What this task involves: In the entries below, which lines run from the one containing "What OpenSCAD source" to the one containing "is up. Millimetres."? Copy exactly those lines, ends included, and no others.

Dataset extract:
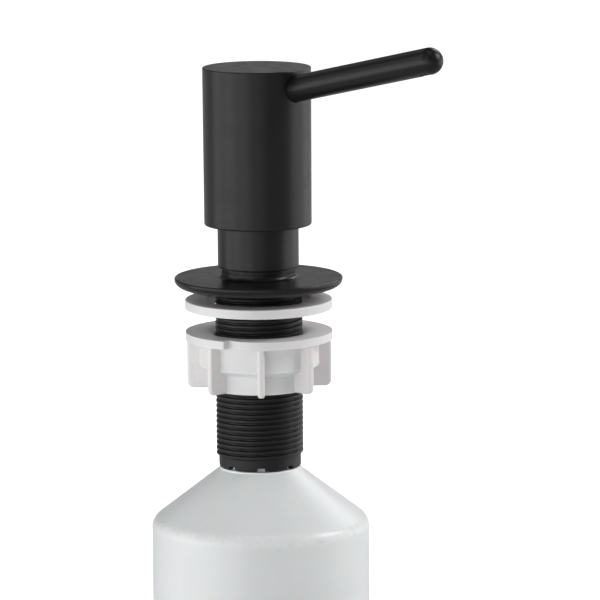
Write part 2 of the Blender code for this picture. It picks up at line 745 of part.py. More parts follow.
def make_head():
    height = HEAD_HEIGHT
    low_radius = HEAD_RADIUS - HEAD_DRAFT
    edge = HEAD_TOP_CHAMFER
    low_round = HEAD_BOTTOM_ROUND
    inner = low_radius - HEAD_WALL
    ceiling = height - HEAD_TOP_WALL
    profile = [(0.0, height), (HEAD_RADIUS - edge, height), (HEAD_RADIUS, height - edge)]
    profile += arc(low_radius - low_round, low_round, low_round, 0.0, -90.0)
    profile += [(inner, 0.0), (inner, ceiling), (0.0, ceiling)]
    shell = turned(
        "head_shell", profile, FACETS_LARGE, BLACK_COAT, HEAD_SWIVEL, HEAD_BOTTOM, closed=False
    )
    hole = SPOUT_RADIUS + SPOUT_FIT
    reach = HEAD_RADIUS / 2
    boolean(shell, spout_hole("spout_hole_shell", hole, -reach, reach), "DIFFERENCE")


def make_insert():
    outer = HEAD_RADIUS - HEAD_DRAFT - HEAD_WALL - GAP
    chamber = OUTLET_BALL_RADIUS + 2 * GAP
    chamber_low = STEM_TOP + GAP
    chamber_top = chamber_low + OUTLET_CHAMBER_HEIGHT
    passage_top = along_spout(-SPOUT_TO_AXIS).z
    profile = [
        (0.0, INSERT_TOP),
        (outer, INSERT_TOP),
        (outer, INSERT_BOTTOM),
        (INSERT_BOSS_RADIUS, INSERT_BOTTOM),
        (INSERT_BOSS_RADIUS, BOSS_BOTTOM),
        (STEM_HOLE_RADIUS, BOSS_BOTTOM),
        (STEM_HOLE_RADIUS, chamber_low),
        (chamber, chamber_low),
        (chamber, chamber_top),
        (OUTLET_PASSAGE_RADIUS, chamber_top),
        (OUTLET_PASSAGE_RADIUS, passage_top),
        (0.0, passage_top),
    ]
    insert = turned("head_insert", profile, FACETS_MEDIUM, BLACK_PLASTIC, HEAD_SWIVEL, closed=False)
    hole = SPOUT_RADIUS + SPOUT_FIT
    start = -SPOUT_SOCKET - GAP
    liner_start = -SPOUT_TO_AXIS - OUTLET_PASSAGE_RADIUS
    boolean(insert, spout_hole("spout_hole_insert", hole, start, HEAD_RADIUS), "DIFFERENCE")
    boolean(
        insert,
        spout_hole("liner_hole", LINER_RADIUS + GAP, liner_start, start / 2),
        "DIFFERENCE",
    )


def make_spout():
    """The spout, its liner and its outlet plug, each along the spout's own axis."""
    radius = SPOUT_RADIUS
    wall = SPOUT_WALL
    length = SPOUT_SOCKET + SPOUT_LENGTH
    end = length - radius
    profile = arc(0.0, end, radius, 90.0, 0.0, 6) + [(radius, 0.0), (radius - wall, 0.0)]
    profile += arc(0.0, end, radius - wall, 0.0, 90.0, 5)
    mesh = turned_mesh("spout", profile, FACETS_SMALL, closed=False)
    spout = piece("spout", mesh, BLACK_COAT, HEAD_SWIVEL, along_spout(-SPOUT_SOCKET), SPOUT_TURN)

    outlet = SPOUT_LENGTH - radius - NOZZLE_RADIUS
    outlet_point = along_spout(outlet)
    down = SPOUT_TURN + pi / 2
    hole = rod_mesh("nozzle_hole", NOZZLE_RADIUS + SPOUT_FIT, 2 * radius)
    boolean(spout, cutter("nozzle_hole", hole, outlet_point, down), "DIFFERENCE")

    plug_radius = radius - wall - SPOUT_FIT
    plug_start = outlet + NOZZLE_RADIUS + wall - NOZZLE_PLUG_LENGTH
    mesh = rod_mesh("outlet_nozzle", plug_radius, NOZZLE_PLUG_LENGTH)
    nozzle = piece(
        "outlet_nozzle", mesh, BLACK_PLASTIC, HEAD_SWIVEL, along_spout(plug_start), SPOUT_TURN
    )
    stub = rod_mesh("nozzle_stub", NOZZLE_RADIUS, radius + NOZZLE_PROUD)
    boolean(nozzle, cutter("nozzle_stub", stub, outlet_point, down), "UNION")
    bore = rod_mesh("nozzle_bore", NOZZLE_BORE_RADIUS, 2 * radius)
    boolean(nozzle, cutter("nozzle_bore", bore, outlet_point, down), "DIFFERENCE")
    feed = spout_hole("nozzle_feed", NOZZLE_BORE_RADIUS, plug_start - radius, outlet)
    boolean(nozzle, feed, "DIFFERENCE")
    socket = LINER_RADIUS + SPOUT_FIT
    socket_end = plug_start + NOZZLE_SOCKET
    boolean(
        nozzle, spout_hole("nozzle_socket", socket, plug_start - radius, socket_end), "DIFFERENCE"
    )

    liner_start = -SPOUT_TO_AXIS + OUTLET_PASSAGE_RADIUS + GAP
    liner_end = socket_end - GAP
    profile = annulus(LINER_RADIUS - LINER_WALL, LINER_RADIUS, 0.0, liner_end - liner_start)
    mesh = turned_mesh("spout_liner", profile, FACETS_SMALL)
    piece(
        "spout_liner", mesh, TUBE_PLASTIC, HEAD_SWIVEL, along_spout(liner_start), SPOUT_TURN
    )


make_bottle()
make_bottle_seal()
make_shank()
make_flange()
make_washer()
make_nut()
make_sleeve()
make_housing()
make_bush()
make_stem()
make_piston()
make_spring()
make_inlet_valve()
make_outlet_ball()
make_head()
make_insert()
make_spout()
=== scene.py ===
# %% [markdown]
# # A deck-mounted soap dispenser
#
# The object is a pump head on a threaded shank, with the washer and wing nut that clamp it to a
# sink deck and the bottle that hangs below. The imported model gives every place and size, and this
# file makes the surfaces: turned metal, moulded plastic, real helical threads and soft light.

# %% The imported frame
import json
from collections import namedtuple
from math import atan2, cos, hypot, pi, radians, sin, tan

import bmesh
import bpy
from mathutils import Matrix, Vector

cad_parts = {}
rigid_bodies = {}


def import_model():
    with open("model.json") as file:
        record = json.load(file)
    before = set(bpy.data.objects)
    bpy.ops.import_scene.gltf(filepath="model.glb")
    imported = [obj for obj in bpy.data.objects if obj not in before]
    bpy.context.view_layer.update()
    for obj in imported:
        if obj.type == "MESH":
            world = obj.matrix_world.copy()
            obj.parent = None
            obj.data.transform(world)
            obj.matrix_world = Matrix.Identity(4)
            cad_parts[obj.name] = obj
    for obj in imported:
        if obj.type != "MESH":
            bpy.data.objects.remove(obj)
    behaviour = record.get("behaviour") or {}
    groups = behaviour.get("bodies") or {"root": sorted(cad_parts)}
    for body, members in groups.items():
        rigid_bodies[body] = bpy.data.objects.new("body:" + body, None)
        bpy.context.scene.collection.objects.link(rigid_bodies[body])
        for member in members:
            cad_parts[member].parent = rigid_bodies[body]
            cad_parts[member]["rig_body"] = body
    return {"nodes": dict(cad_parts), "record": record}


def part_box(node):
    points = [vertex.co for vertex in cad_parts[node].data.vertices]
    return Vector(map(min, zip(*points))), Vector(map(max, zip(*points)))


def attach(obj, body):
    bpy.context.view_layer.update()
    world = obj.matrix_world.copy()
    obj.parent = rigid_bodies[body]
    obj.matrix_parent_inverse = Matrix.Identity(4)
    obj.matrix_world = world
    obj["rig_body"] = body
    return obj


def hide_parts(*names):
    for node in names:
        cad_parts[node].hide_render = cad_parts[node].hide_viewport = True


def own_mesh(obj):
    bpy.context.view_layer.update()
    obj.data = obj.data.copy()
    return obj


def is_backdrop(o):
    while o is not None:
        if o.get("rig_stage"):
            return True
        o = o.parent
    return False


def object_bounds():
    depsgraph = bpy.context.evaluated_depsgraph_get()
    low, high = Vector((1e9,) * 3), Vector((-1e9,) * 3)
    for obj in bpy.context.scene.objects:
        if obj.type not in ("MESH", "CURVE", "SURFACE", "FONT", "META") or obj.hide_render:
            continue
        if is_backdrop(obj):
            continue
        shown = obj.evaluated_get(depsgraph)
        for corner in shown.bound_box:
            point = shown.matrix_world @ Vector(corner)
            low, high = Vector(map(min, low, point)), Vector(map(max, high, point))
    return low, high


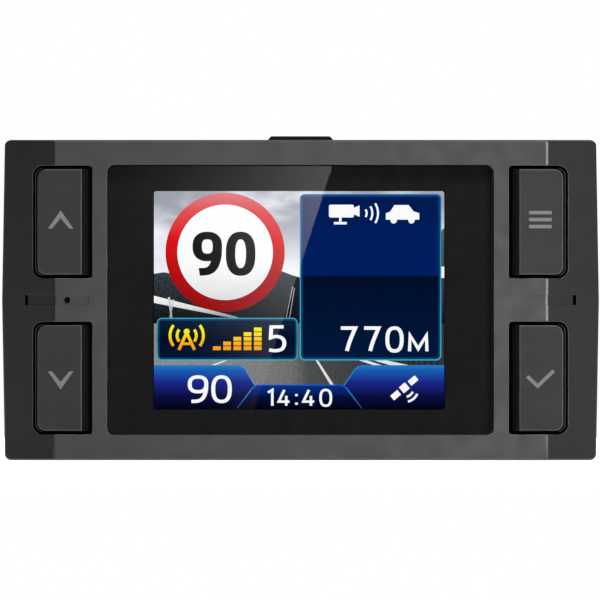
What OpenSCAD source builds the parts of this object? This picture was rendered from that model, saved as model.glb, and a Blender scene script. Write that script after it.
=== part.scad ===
// Radar detector with a built-in camera, display side towards -Y, windscreen side towards +Y.
// The origin is at the centre of the base, +Z is up. Millimetres.

/* [Housing] */
// Width across the ridges of the two side faces
body_w = 84.2; // [83.4:0.1:85]
// Height of the housing
body_h = 45.2; // [45:0.1:46.4]
// Depth of the housing from its face to its back
body_d = 34; // [34:0.5:37]
// Thickness of the side walls
wall = 1.6; // [1.4:0.1:1.7]
// How much narrower each side is at its top and bottom than at its ridge
end_taper = 0.38; // [0.2:0.02:0.6]
// Radius of the four long corners
corner_r = 0.9; // [0.6:0.1:1.2]
// Depth of the front cover, from the face to the parting line
front_d = 9.5; // [9.2:0.1:10]
// Distance from the centre to the edge where the face bends back
wing_x = 34.65; // [34.2:0.05:35]
// Angle of the outer facets of the face
wing_angle = 27; // [24:1:28]
// Chamfer round the back of the rear cover
back_chamfer = 2.2; // [1.6:0.1:2.4]

/* [Display] */
// Width of the display window
window_w = 54.3; // [53.6:0.1:54.6]
// Height of the display window
window_h = 38; // [37:0.1:38.4]
// Corner radius of the display window
window_r = 1.05; // [0.8:0.05:1.4]
// Width of the lit area of the display
screen_w = 40.8; // [40:0.1:41]
// Height of the lit area of the display
screen_h = 30.6; // [30:0.1:31]

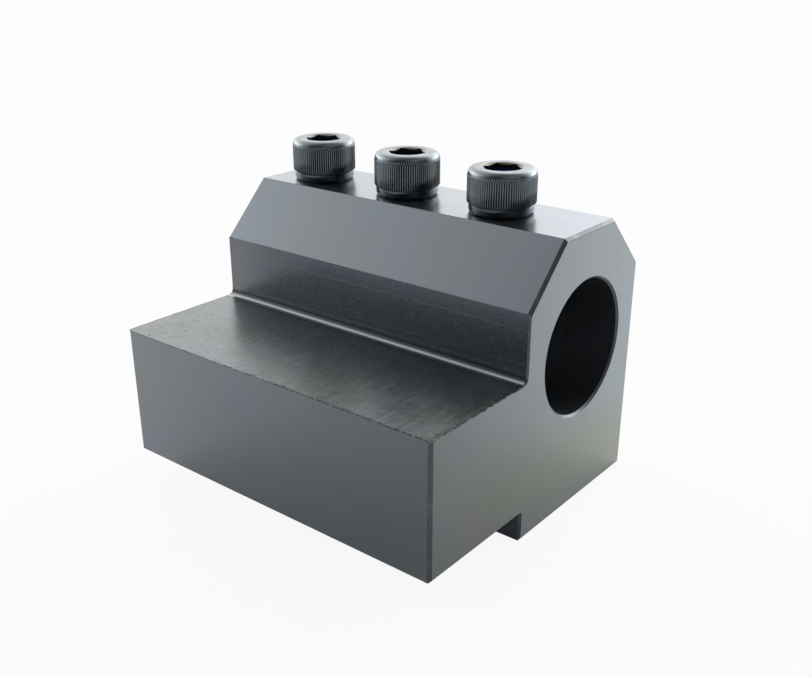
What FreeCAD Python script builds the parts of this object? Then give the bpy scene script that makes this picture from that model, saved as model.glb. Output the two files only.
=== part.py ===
import FreeCAD, Part
import os
import Sketcher

# Boring bar holder, millimetres. X runs along the bore towards the front end,
# Y from the shank side to the plain side, Z up. The origin is under the middle
# of the holder, on the plane that the bore block stands on.

SIZES = {
    "holder_length": 91,
    "shank_width": 33,
    "shank_height": 31.75,
    "block_width": 47,
    "block_height": 67.25,
    "block_drop": 7,
    "roof_bevel": 13,
    "bore_diameter": 32,
    "bore_height": 39.5,
    "mouth_bevel": 0.5,
    "root_radius": 1.5,
    "step_radius": 0.8,
    "edge_bevel": 0.65,
    "foot_bevel": 0.5,
    "wall_bevel": 0.4,
    "screw_margin": 23.5,
    "screw_pitch": 27.5,
    "thread_diameter": 10,
    "thread_gap": 0.05,
    "hole_bevel": 0.8,
    "screw_length": 12,
    "screw_lift": 0.4,
    "tip_bevel": 1,
    "head_diameter": 16,
    "head_height": 9.8,
    "rim_radius": 1.4,
    "grip_bevel": 0.6,
    "collar_height": 1.6,
    "key_width": 8,
    "key_depth": 5.5,
    "key_bevel": 0.5,
    "front_key_turn": 40,
    "middle_key_turn": 35,
    "rear_key_turn": 30,
}

# The clamp screws from the front end backwards, with the size that turns each key socket.
SCREWS = [
    ("clamp_screw_front", "front_key_turn"),
    ("clamp_screw_middle", "middle_key_turn"),
    ("clamp_screw_rear", "rear_key_turn"),
]

HEX_SIDES = 6
FULL_TURN = 360
SQUARE_CONE = 90
TOLERANCE = 0.001

doc = FreeCAD.newDocument("boring_bar_holder")


def make_sheet():
    """Write every driving dimension into the document's sheet, one cell each."""
    sheet = doc.addObject("Spreadsheet::Sheet", "Sizes")
    for row, (alias, number) in enumerate(SIZES.items(), start=1):
        sheet.set(f"A{row}", alias)
        sheet.set(f"B{row}", str(number))
        sheet.setAlias(f"B{row}", alias)
    doc.recompute()
    return sheet


sheet = make_sheet()


def size(alias):
    return float(sheet.get(alias))


def new_body(name):
    body = doc.addObject("PartDesign::Body", name)
    body.Label = name
    return body


def origin_item(body, role):
    """A plane or an axis of the body's own origin."""
    return next(item for item in body.Origin.OriginFeatures if item.Role == role)


def new_sketch(body, name, role, height=None):
    """A sketch on one of the body's origin planes, raised along its normal by an expression."""
    sketch = body.newObject("Sketcher::SketchObject", name)
    sketch.AttachmentSupport = [(origin_item(body, role), "")]
    sketch.MapMode = "FlatFace"
    if height:
        sketch.setExpression("AttachmentOffset.Base.z", height)
    return sketch


def draw_outline(sketch, corners):
    """Draw a closed outline whose corners are pairs of expressions of the sheet's sizes."""
    points = [
        FreeCAD.Vector(*(sketch.evalExpression(text) for text in corner), 0) for corner in corners
    ]
    count = len(points)
    for index, point in enumerate(points):
        sketch.addGeometry(Part.LineSegment(point, points[(index + 1) % count]), False)
    for index, (across, up) in enumerate(corners):
        following = (index + 1) % count
        sketch.addConstraint(Sketcher.Constraint("Coincident", index, 2, following, 1))
        place_point(sketch, index, 1, across, up)


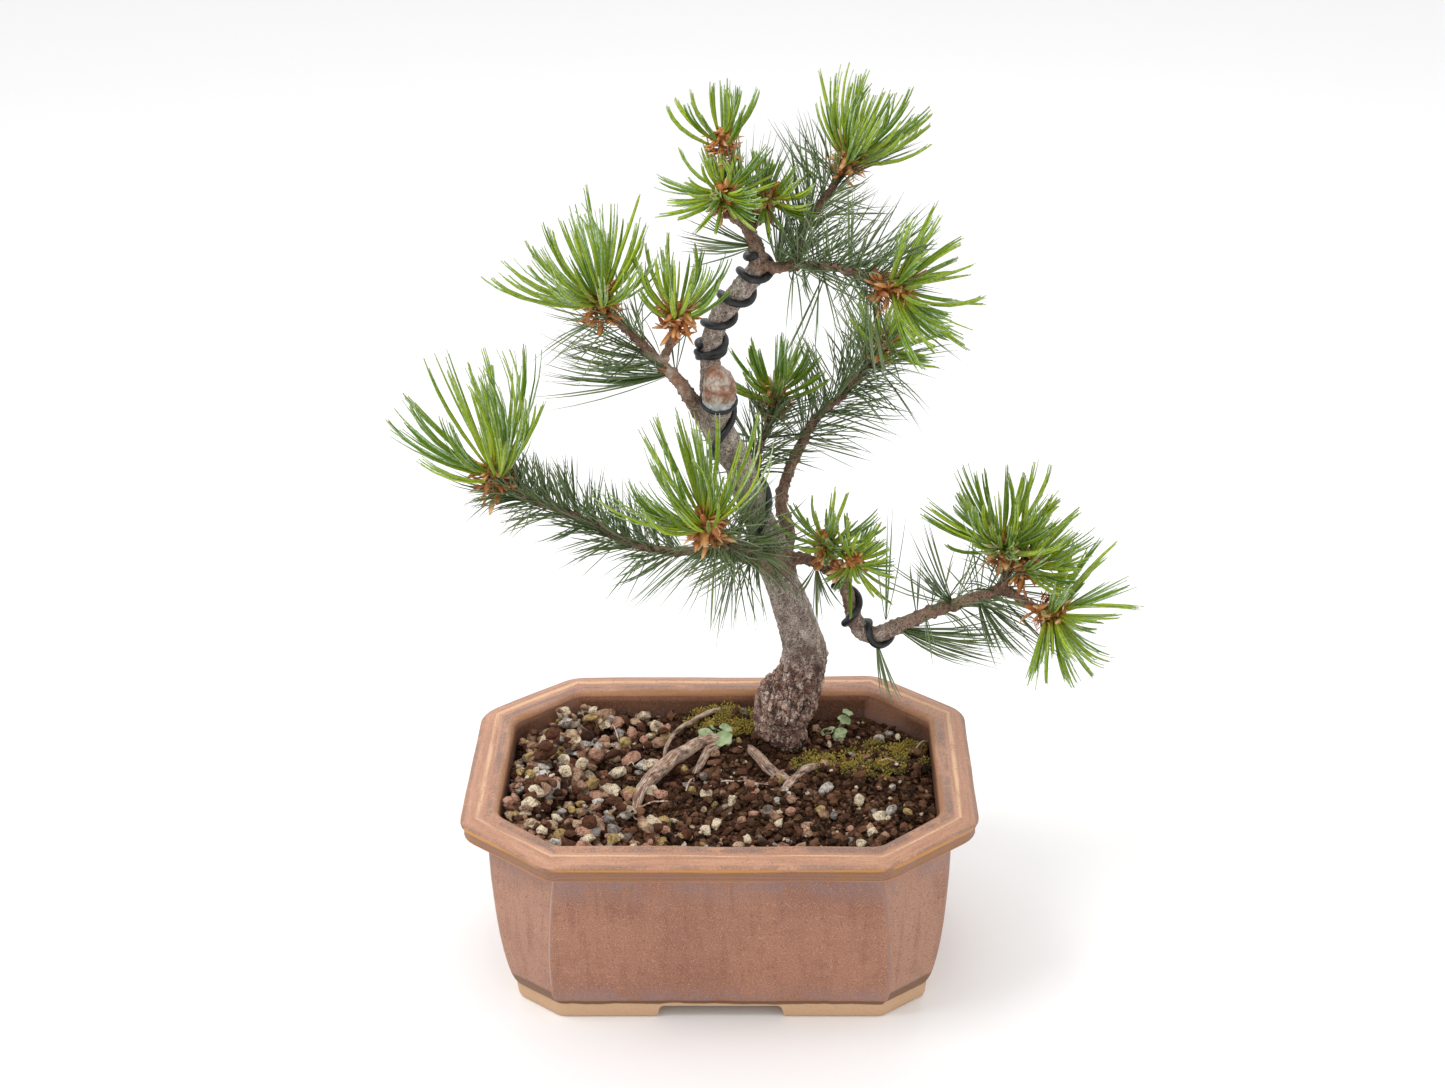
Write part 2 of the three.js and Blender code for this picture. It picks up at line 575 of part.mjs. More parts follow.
// A seedling: a few round-lobed leaves on short stalks from one crown.
function makeWeed({ at, leaves, size }) {
  const crown = new THREE.Vector3(foot.x + at[0], foot.y + at[1], soilTop + gap);
  const solids = [limb([[...crown, 1], [crown.x, crown.y, crown.z + 3, 0.8]], { sides: 6, steps: 1 })];
  for (let i = 0; i < leaves; i += 1) {
    const turn = (i / leaves) * 2 * Math.PI + 0.4;
    const out = new THREE.Vector3(Math.cos(turn), Math.sin(turn), 0);
    const tip = crown.clone().addScaledVector(out, size * 1.5).setZ(crown.z + 5 + wave(i, 2));
    solids.push(limb([[crown.x, crown.y, crown.z + 1.5, 0.6], [...tip, 0.5]], { sides: 4, steps: 1 }));
    const blade = new THREE.SphereGeometry(size, 6, 3).rotateX(Math.PI / 2).scale(1, 0.8, 0.16);
    solids.push(toSolid(blade.rotateZ(turn).translate(...tip)));
  }
  return join(solids);
}

const weeds = {
  weed_left: { at: [-33, 2, 0], leaves: 4, size: 3.4 },
  weed_right: { at: [21, 4, 0], leaves: 4, size: 3.4 },
};

// ---- putting it together ----

const bonsai = new THREE.Group();

function addPiece(name, finish, solid) {
  const [color, roughness, metalness] = finishes[finish];
  const material = new THREE.MeshStandardMaterial({ color, roughness, metalness });
  const mesh = new THREE.Mesh(toGeometry(solid), material);
  mesh.name = name;
  bonsai.add(mesh);
}

function makeSoil() {
  const pockets = [-0.5, 0.5].map((share) => {
    const side = screenSize + 2 * gap;
    const height = 2 * (screenThickness + 2 * gap);
    return movedBox(side, side, height, share * drainHoleSpacing, 0, floorTop);
  });
  return octagonSolid(cavitySections(soilTop, gap)).subtract(join(pockets)).subtract(trunkSolid(gap));
}

addPiece('pot', 'glaze', makePot());
addPiece('drain_screen_left', 'mesh', makeScreen(-drainHoleSpacing / 2));
addPiece('drain_screen_right', 'mesh', makeScreen(drainHoleSpacing / 2));
addPiece('soil', 'soil', makeSoil());
addPiece('trunk', 'bark', trunkSolid());

[trunkStations, leaderStations, ...Object.values(trunkForks)].forEach((stations) => {
  noteLimb('trunk', atFoot(stations));
});
let wood = trunkSolid(gap);       // everything that the next branch must clear
for (const [name, limbs] of Object.entries(branchStations)) {
  addPiece(`branch_${name}`, 'bark', branchSolid(name).subtract(wood));
  wood = wood.add(branchSolid(name, gap));
  limbs.forEach((stations) => noteLimb(`branch_${name}`, atFoot(stations)));
}
for (const name of Object.keys(rootStations)) {
  addPiece(name, 'root', limb(rootOnSurface(name), { sides: 7 }));
  noteLimb(name, rootOnSurface(name));
}
addPiece('gravel_bed', 'grit', makeGritBed());
for (const [name, patch] of Object.entries(mossPatches)) addPiece(name, 'moss', makeMoss(patch));
for (const [name, plant] of Object.entries(weeds)) addPiece(name, 'weed', makeWeed(plant));

for (const [name, route] of Object.entries(wireRoutes)) {
  const points = route.map((point) => pushOff(new THREE.Vector3(...point).add(foot), wireRadius));
  const curve = new THREE.CatmullRomCurve3(points);
  const spots = curve.getSpacedPoints(route.length * 2).map((spot) => pushOff(spot, wireRadius));
  const stations = spots.map((spot) => [...spot, wireRadius]);
  addPiece(name, 'wire', limb(stations, { sides: 6, steps: stations.length }));
  noteLimb(name, stations);
}

for (const name of Object.keys(tufts)) addPiece(name, 'newNeedles', makeTuft(name));
for (const name of Object.keys(oldNeedles)) addPiece(name, 'oldNeedles', makeOldNeedles(name));

const box = new THREE.Box3().setFromObject(bonsai);
const middle = box.getCenter(new THREE.Vector3());
bonsai.position.set(-middle.x, -middle.y, -box.min.z);

export default bonsai;
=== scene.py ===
import math
import random

import bmesh
import bpy
from mathutils import Euler, Matrix, Quaternion, Vector, noise
from mathutils.bvhtree import BVHTree
from mathutils.kdtree import KDTree


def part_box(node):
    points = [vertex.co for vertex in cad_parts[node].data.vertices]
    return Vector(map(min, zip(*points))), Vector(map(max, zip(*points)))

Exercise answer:
What OpenSCAD source builds the parts of this object? This picture was rendered from that model, saved as model.glb, and a Blender scene script. Write that script after it.
=== part.scad ===
// Radar detector with a built-in camera, display side towards -Y, windscreen side towards +Y.
// The origin is at the centre of the base, +Z is up. Millimetres.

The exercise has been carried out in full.